--- Begin ---

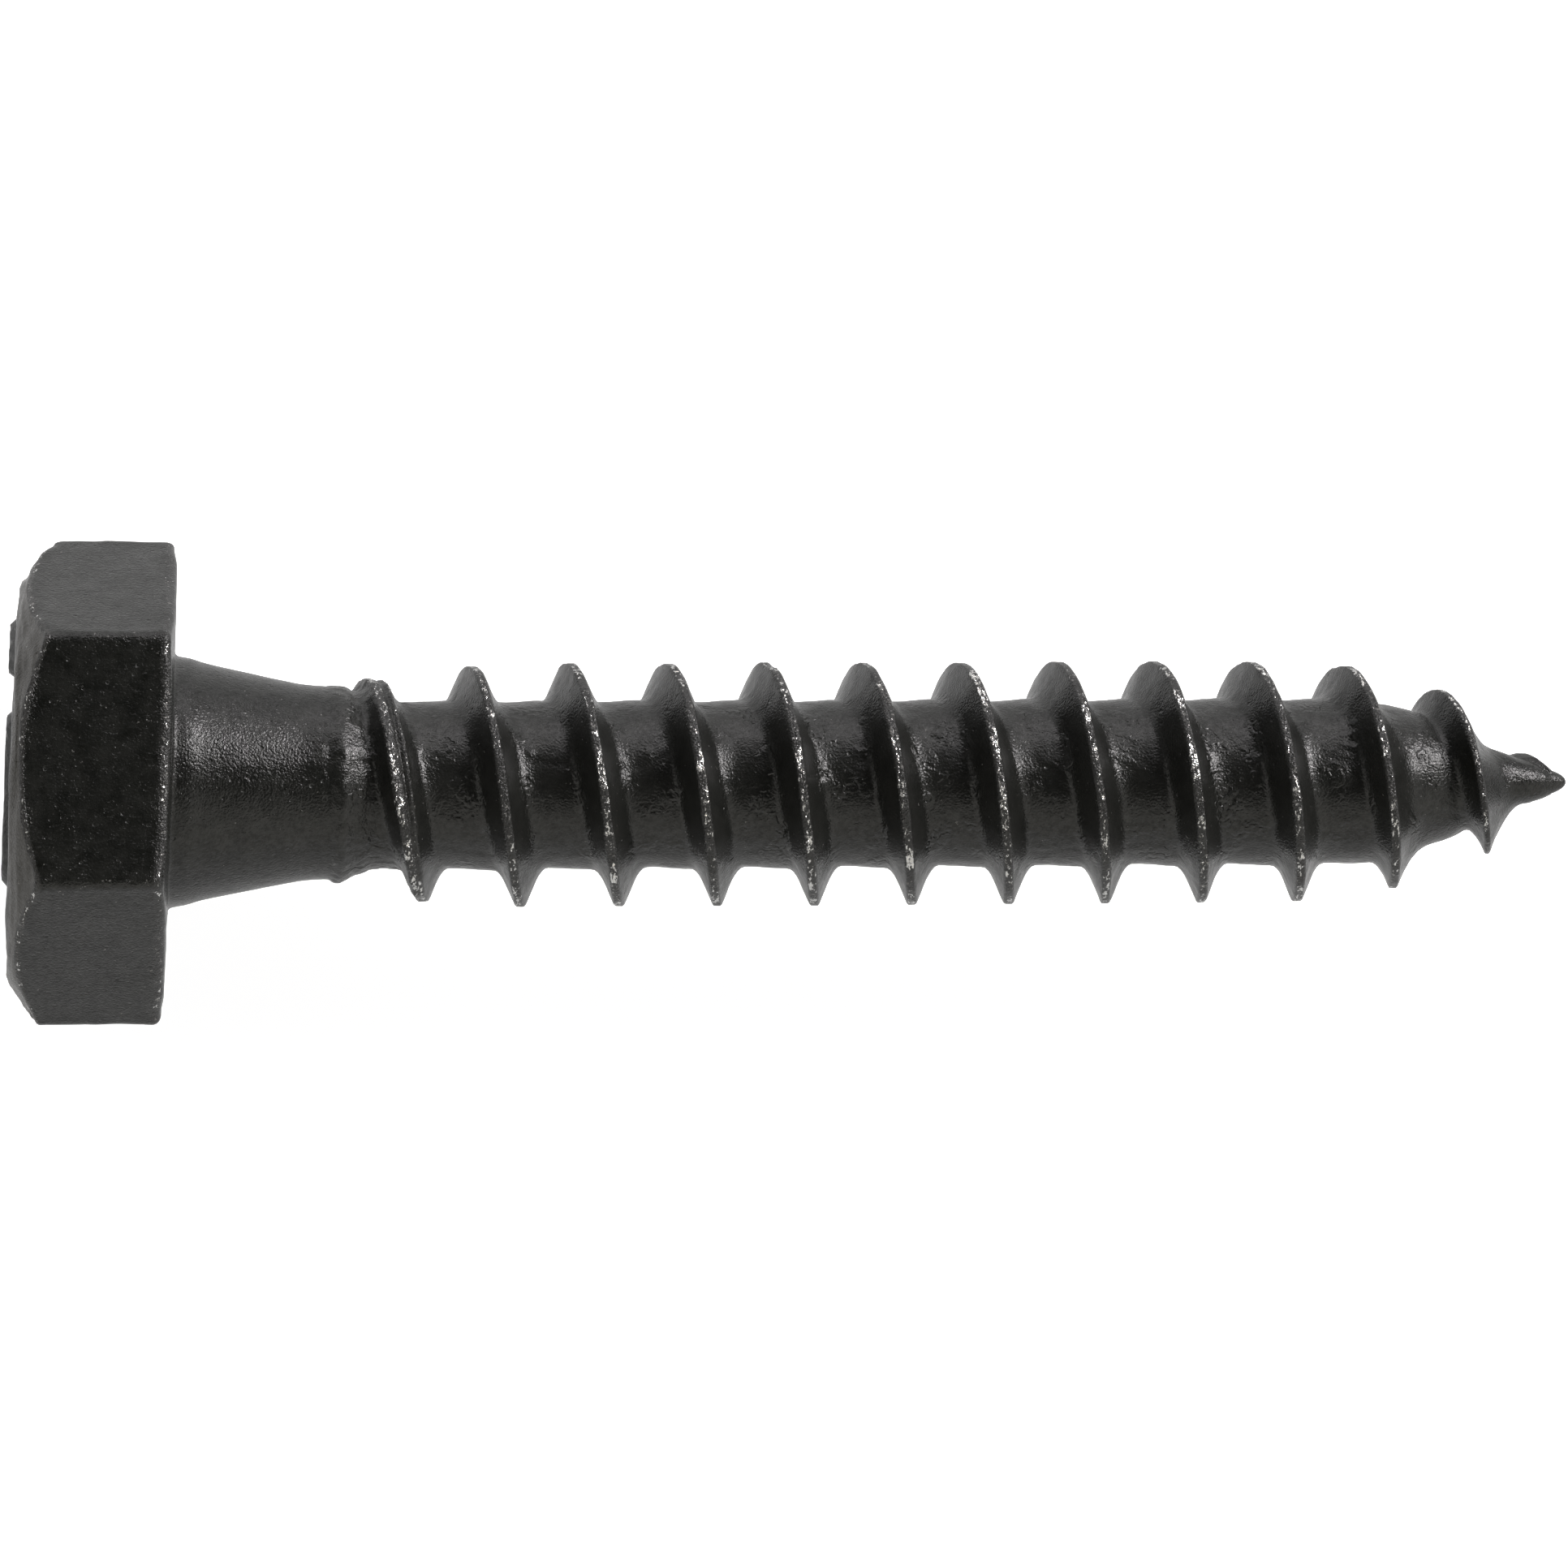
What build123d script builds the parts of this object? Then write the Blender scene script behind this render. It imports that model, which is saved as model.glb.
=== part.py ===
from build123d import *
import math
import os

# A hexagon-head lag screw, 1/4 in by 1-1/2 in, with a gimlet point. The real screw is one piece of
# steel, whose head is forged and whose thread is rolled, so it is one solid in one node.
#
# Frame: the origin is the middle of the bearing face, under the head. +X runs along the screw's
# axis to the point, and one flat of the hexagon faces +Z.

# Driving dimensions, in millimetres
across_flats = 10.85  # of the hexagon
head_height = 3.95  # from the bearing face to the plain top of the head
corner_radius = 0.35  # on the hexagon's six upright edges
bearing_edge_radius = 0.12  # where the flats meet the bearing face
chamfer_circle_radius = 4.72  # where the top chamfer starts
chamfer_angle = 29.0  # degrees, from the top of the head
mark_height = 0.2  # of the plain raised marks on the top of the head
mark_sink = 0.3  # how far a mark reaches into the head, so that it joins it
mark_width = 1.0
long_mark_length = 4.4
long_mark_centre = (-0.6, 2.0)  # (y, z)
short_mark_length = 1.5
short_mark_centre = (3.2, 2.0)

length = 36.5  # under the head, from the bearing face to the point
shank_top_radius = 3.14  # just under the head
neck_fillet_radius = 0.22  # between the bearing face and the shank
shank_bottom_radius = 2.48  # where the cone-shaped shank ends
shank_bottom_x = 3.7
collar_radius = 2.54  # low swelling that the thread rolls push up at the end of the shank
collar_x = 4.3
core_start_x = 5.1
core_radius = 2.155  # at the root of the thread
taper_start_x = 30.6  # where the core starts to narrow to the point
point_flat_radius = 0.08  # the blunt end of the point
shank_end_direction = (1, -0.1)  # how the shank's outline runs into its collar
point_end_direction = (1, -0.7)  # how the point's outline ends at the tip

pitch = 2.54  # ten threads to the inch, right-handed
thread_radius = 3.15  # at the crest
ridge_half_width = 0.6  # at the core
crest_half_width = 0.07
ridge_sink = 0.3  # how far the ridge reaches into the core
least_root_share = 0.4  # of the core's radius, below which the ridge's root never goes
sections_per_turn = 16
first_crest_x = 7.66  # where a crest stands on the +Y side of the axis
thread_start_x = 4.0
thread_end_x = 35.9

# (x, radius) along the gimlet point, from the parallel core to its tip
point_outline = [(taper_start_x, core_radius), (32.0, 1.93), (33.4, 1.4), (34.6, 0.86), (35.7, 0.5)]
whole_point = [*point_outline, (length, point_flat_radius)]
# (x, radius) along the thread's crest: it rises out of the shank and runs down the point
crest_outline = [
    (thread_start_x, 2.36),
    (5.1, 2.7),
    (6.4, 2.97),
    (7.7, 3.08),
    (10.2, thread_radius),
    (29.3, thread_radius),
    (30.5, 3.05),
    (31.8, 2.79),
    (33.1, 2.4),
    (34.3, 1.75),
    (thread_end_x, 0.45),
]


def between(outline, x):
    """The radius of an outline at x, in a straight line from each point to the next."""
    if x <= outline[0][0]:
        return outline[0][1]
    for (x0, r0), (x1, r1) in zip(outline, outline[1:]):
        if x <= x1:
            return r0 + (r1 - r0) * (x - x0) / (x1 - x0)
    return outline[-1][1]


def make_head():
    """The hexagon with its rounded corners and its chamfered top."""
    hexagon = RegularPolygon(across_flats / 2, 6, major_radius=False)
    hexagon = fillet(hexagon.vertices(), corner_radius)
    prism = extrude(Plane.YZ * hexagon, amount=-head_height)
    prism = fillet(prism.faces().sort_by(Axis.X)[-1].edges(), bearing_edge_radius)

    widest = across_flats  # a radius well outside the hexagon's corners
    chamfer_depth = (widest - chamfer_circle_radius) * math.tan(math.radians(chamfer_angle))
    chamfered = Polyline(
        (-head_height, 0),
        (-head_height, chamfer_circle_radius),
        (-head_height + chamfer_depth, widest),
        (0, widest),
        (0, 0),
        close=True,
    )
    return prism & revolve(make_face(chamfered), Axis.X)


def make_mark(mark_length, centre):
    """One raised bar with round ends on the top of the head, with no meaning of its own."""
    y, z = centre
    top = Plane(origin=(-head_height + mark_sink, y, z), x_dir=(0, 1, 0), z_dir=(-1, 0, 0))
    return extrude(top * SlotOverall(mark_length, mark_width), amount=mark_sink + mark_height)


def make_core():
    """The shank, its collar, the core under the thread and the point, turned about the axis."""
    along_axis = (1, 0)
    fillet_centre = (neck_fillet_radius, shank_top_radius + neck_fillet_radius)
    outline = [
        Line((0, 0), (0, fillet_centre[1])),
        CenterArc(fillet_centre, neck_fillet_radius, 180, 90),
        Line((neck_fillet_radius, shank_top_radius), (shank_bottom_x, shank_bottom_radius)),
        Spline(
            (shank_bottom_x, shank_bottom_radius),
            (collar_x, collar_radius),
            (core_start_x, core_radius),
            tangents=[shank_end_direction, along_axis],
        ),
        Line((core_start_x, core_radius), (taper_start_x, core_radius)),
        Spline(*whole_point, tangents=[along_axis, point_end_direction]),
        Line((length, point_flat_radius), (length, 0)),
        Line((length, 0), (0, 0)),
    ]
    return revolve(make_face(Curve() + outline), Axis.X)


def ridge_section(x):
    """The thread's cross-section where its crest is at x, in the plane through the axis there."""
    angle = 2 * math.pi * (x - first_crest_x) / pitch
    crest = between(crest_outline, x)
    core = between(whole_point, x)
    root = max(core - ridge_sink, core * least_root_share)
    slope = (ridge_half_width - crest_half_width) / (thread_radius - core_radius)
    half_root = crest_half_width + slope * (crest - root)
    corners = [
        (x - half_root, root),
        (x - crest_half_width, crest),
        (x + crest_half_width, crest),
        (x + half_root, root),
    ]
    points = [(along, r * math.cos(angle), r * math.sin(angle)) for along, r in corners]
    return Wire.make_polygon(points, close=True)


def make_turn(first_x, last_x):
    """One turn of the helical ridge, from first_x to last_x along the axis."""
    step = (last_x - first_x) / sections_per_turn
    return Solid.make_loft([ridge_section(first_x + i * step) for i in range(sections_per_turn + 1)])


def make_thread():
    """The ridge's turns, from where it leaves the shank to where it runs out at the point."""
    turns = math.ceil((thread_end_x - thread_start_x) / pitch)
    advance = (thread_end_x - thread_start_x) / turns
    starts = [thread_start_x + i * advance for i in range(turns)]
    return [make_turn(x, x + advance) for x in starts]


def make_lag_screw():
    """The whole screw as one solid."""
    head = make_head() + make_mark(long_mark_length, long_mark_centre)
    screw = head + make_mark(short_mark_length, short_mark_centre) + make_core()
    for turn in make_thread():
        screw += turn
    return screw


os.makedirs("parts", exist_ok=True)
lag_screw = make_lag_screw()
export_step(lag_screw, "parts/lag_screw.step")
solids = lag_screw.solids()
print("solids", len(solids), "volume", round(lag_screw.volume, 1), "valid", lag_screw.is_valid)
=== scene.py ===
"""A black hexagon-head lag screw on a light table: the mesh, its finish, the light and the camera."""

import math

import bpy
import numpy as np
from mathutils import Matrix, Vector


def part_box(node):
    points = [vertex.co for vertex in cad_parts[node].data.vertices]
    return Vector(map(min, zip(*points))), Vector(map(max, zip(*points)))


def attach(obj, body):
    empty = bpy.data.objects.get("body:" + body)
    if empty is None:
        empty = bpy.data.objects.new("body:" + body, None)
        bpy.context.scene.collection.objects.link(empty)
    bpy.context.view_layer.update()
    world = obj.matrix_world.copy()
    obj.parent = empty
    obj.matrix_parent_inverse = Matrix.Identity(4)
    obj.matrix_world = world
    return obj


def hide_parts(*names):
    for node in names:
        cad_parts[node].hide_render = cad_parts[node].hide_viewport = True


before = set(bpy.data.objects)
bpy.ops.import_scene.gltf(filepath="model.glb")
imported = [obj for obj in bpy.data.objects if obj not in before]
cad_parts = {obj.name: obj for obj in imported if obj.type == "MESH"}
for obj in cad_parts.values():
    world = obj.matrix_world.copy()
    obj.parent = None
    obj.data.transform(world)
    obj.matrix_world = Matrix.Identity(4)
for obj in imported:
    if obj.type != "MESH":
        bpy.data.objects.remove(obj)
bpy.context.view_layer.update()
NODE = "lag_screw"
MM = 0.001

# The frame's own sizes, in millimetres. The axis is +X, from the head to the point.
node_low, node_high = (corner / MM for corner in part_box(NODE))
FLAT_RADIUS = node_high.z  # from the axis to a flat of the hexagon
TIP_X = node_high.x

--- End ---

■ Stated task: In the data above, find the line that contains "solids = lag_screw.solids()" and the line that contains "bpy.context.scene.collection.objects.link(empty)". Repeat exactly those lines and every line between them, and only those.

■ Written response:
solids = lag_screw.solids()
print("solids", len(solids), "volume", round(lag_screw.volume, 1), "valid", lag_screw.is_valid)
=== scene.py ===
"""A black hexagon-head lag screw on a light table: the mesh, its finish, the light and the camera."""

import math

import bpy
import numpy as np
from mathutils import Matrix, Vector


def part_box(node):
    points = [vertex.co for vertex in cad_parts[node].data.vertices]
    return Vector(map(min, zip(*points))), Vector(map(max, zip(*points)))


def attach(obj, body):
    empty = bpy.data.objects.get("body:" + body)
    if empty is None:
        empty = bpy.data.objects.new("body:" + body, None)
        bpy.context.scene.collection.objects.link(empty)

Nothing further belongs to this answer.